The Pagbilao import hub is expected to be equipped to have an initial capacity to ship in 3 million tons of LNG a year. While the power plant will consume most of the imports, EWC plans to make gas available throughout the Philippines, distributing by sea to coastal terminals and by land via road tankers.

Meantime, key issues facing any future LNG import receiving developments in the Philippines centered on their commercial viability and government support.

“The commercialization challenge [is to] develop a market for LNG that can justify the investment in the LNG importation facilities … It is not about government guarantees, government construction of infrastructure or long term inflexible gas purchase contracts,” Saguin highlighted.

Even so, the “government clearly needs to help LNG, because right now everybody is focused on the cheapest [energy source] which is coal," Jesse Ang of the World Bank's International Finance Corp. told Reuters.

The switch towards greater use of LNG – together with the development of relevant facilities like import terminals – hinges on whether coal loses its appeal as a cheap fuel source in the Philippines.

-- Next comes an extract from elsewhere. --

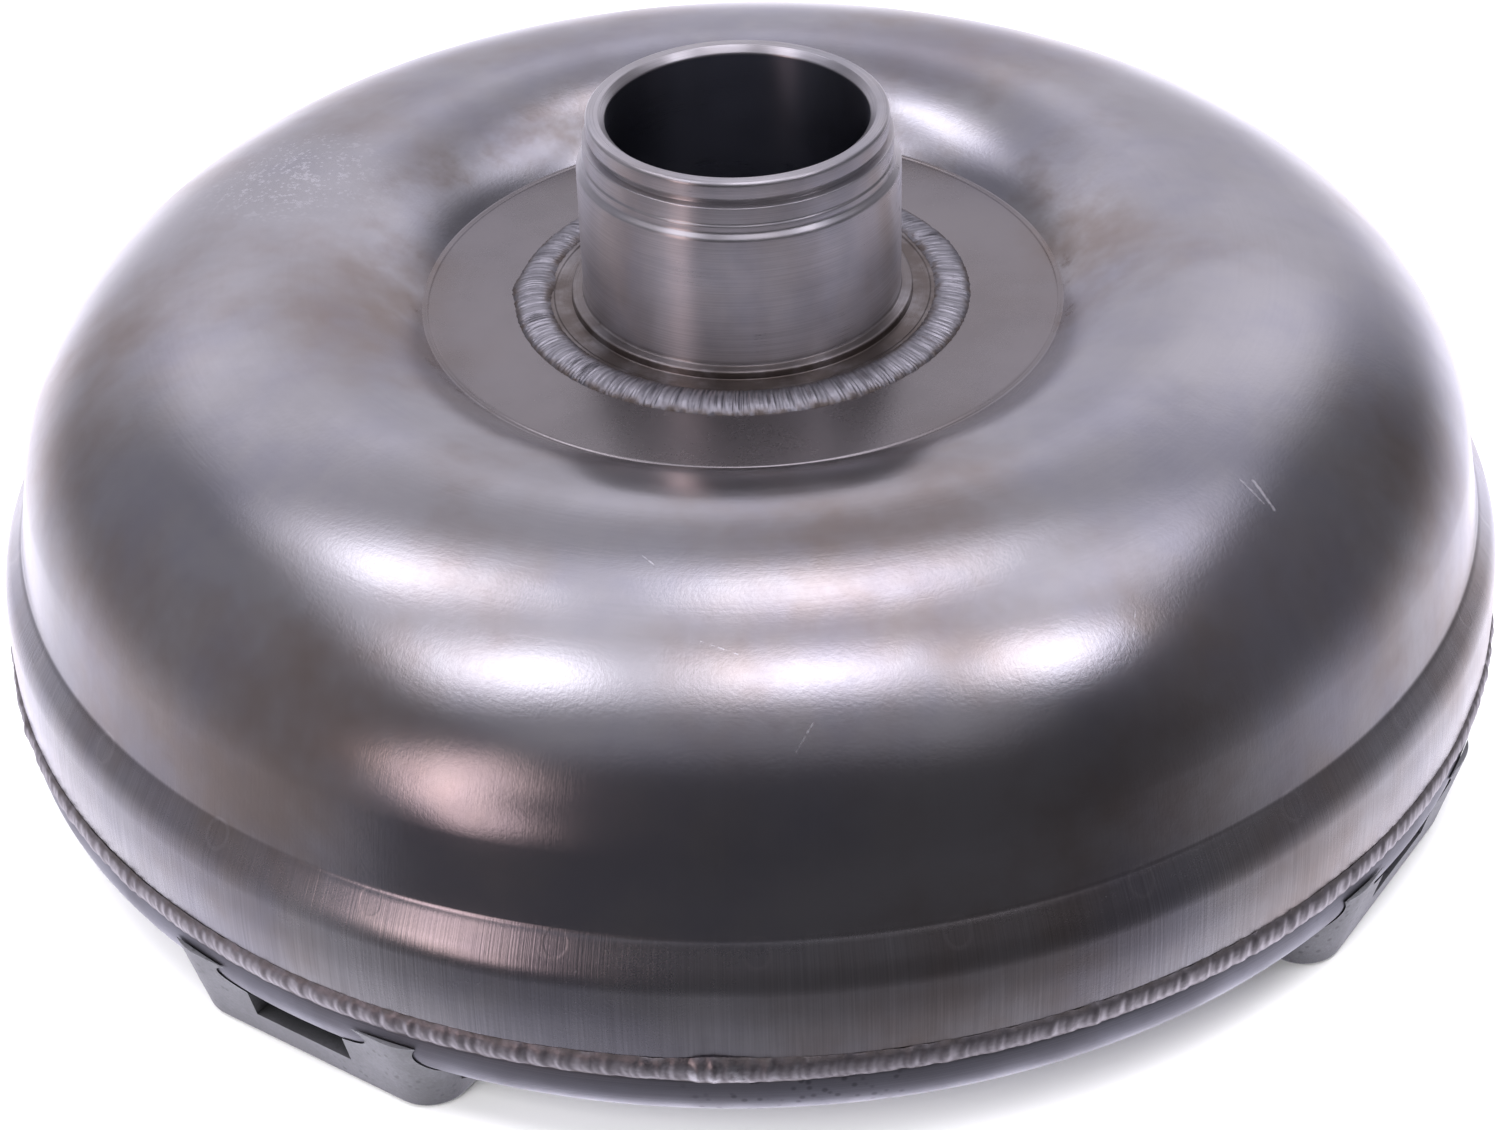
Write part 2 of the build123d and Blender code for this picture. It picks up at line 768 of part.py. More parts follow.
with BuildPart() as stator_snap_ring:
    with BuildSketch(Plane.XY.offset(cam_top + plate_thickness)):
        Circle(snap_ring_r)
        Circle(snap_ring_inner_r, mode=Mode.SUBTRACT)
        with Locations((snap_ring_r, 0)):
            Rectangle(snap_ring_r / 2, snap_ring_gap / 3, mode=Mode.SUBTRACT)
    extrude(amount=snap_ring_thickness)
save(stator_snap_ring, "stator_snap_ring")


# ================================================================ needle thrust bearings
def bearing_washer(bottom, inner_r, outer_r):
    """Hardened flat washer."""
    with BuildPart() as washer:
        with BuildSketch(Plane.XY.offset(bottom)):
            Circle(outer_r)
            Circle(inner_r, mode=Mode.SUBTRACT)
        extrude(amount=washer_thickness)
    return washer


def needle_bearing(name, bottom, inner_r, outer_r):
    """Two washers, a cage and its needles; the washers stay with their own neighbours."""
    middle = bottom + bearing_height / 2
    needle_length = outer_r - inner_r - 2 * needle_margin
    needle_middle_r = (outer_r + inner_r) / 2
    save(bearing_washer(bottom, inner_r, outer_r), f"{name}_lower_washer")
    upper = bottom + bearing_height - washer_thickness
    save(bearing_washer(upper, inner_r, outer_r), f"{name}_upper_washer")
    with BuildPart() as cage:
        with BuildSketch(Plane.XY.offset(middle - cage_thickness / 2)):
            Circle(outer_r)
            Circle(inner_r, mode=Mode.SUBTRACT)
            with PolarLocations(needle_middle_r, needle_count):
                Rectangle(needle_length + 0.2, 2 * needle_r, mode=Mode.SUBTRACT)
        extrude(amount=cage_thickness)
    save(cage, f"{name}_cage")
    with BuildPart() as needle:
        with BuildSketch(Plane.YZ.offset(needle_middle_r - needle_length / 2)):
            with Locations((0, middle)):
                Circle(needle_r)
        extrude(amount=needle_length)
    with BuildPart() as needles:
        with PolarLocations(0, needle_count):
            add(needle.part)
    save(needles, f"{name}_needles")


needle_bearing("cover_bearing", cover_floor_z, locating_boss_r + 0.5, 38.0)
needle_bearing("middle_bearing", turbine_hub_top, 29.0, 41.0)
needle_bearing("pump_bearing", hub_face_z - bearing_height, 29.0, 41.0)
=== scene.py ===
"""Looks of the torque converter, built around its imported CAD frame.

Metres, with the lug faces on Z = 0 and the shaft axis along +Z. Outer pieces are turned or swept
surfaces worked out with numpy; inner pieces keep their CAD shape and get a finish of their own.
"""

import json
import logging
import math
from dataclasses import dataclass
from enum import Enum
from typing import Any, Callable, Sequence

import bmesh
import bpy
import numpy as np
from mathutils import Matrix, Vector


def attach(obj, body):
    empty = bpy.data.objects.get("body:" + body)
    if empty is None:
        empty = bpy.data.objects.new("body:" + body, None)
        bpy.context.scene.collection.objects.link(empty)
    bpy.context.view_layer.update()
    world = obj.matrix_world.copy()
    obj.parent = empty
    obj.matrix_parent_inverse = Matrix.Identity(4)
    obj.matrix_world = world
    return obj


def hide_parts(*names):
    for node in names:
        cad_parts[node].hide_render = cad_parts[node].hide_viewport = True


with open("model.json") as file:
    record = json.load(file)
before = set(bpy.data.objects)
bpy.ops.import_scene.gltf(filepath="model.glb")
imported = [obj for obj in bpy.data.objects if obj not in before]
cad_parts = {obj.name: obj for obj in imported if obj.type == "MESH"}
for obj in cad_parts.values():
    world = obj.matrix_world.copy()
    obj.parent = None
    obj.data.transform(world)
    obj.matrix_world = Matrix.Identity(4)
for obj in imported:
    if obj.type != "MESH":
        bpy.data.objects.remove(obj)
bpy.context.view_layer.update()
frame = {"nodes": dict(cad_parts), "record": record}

LOG = logging.getLogger("torque_converter")
MM = 0.001
HOUSING = "housing"
SHARP_ANGLE = math.radians(34)
SEED = 41
QUARTER_TURN = 0.25
SEAM_END_DEG = -93.5
BEAD_VALUES = ("ripple", "edge", "scraped")
MERGE_DISTANCE = 1e-7
LONGEST_ROUNDING = 0.45
WAVES = 24

Colour = tuple[float, float, float]
WORN_STEEL: Colour = (0.86, 0.85, 0.88)
TENT_TONE: Colour = (1.0, 0.965, 1.1)


# ---------------------------------------------------------------- surfaces
def soften(corners: Sequence[tuple[float, float, float]], steps: int = 5) -> np.ndarray:
    """Rounds the corners of an open outline.

    A corner C with neighbours P and N becomes the curve (1-s)^2 A + 2s(1-s) C + s^2 B, where A and B
    lie on the two sides at the corner's own distance from C.

    Args:
        corners: (radius, height, rounding) of each corner in millimetres.
        steps: pieces in each rounded corner.

    Returns:
        Points of the outline in millimetres, one row each.
    """
    points = [np.array(corners[0][:2])]
    share = np.linspace(0, 1, steps + 1)[:, None]
    for before, here, after in zip(corners[:-2], corners[1:-1], corners[2:]):
        corner = np.array(here[:2])
        if here[2] <= 0:
            points.append(corner)
            continue
        to_before, to_after = np.array(before[:2]) - corner, np.array(after[:2]) - corner
        sides = [LONGEST_ROUNDING * np.linalg.norm(side) for side in (to_before, to_after)]
        reach = min(here[2], *sides)
        start = corner + to_before / np.linalg.norm(to_before) * reach
        end = corner + to_after / np.linalg.norm(to_after) * reach
        points.extend((1 - share) ** 2 * start + 2 * share * (1 - share) * corner + share**2 * end)
    points.append(np.array(corners[-1][:2]))
    return np.array(points)


def add_object(name: str, data: Any) -> bpy.types.Object:
    """Makes an object of a mesh, lamp or camera and puts it in the scene.

    Args:
        name: the object's name.
        data: what it shows.

    Returns:
        The new object.
    """
    made = bpy.data.objects.new(name, data)
    bpy.context.scene.collection.objects.link(made)
    return made


def revolve(radius: np.ndarray, angle: np.ndarray, height: np.ndarray) -> np.ndarray:
    """Points in metres of millimetre radii and heights: x = r cos a, y = r sin a, z = z."""
    return np.stack([radius * np.cos(angle), radius * np.sin(angle), height], axis=-1) * MM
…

For the foreseeable future, coal will remain an important contributor to domestic energy supply as the government is optimizing exploration, development, production and utilization of indigenous coal reserves, as stated in the 2012-2030 Philippine Energy Plan. Most utility companies are therefore quite reluctant to invest in gas-fired power plants as coal is considered to be the most viable energy source.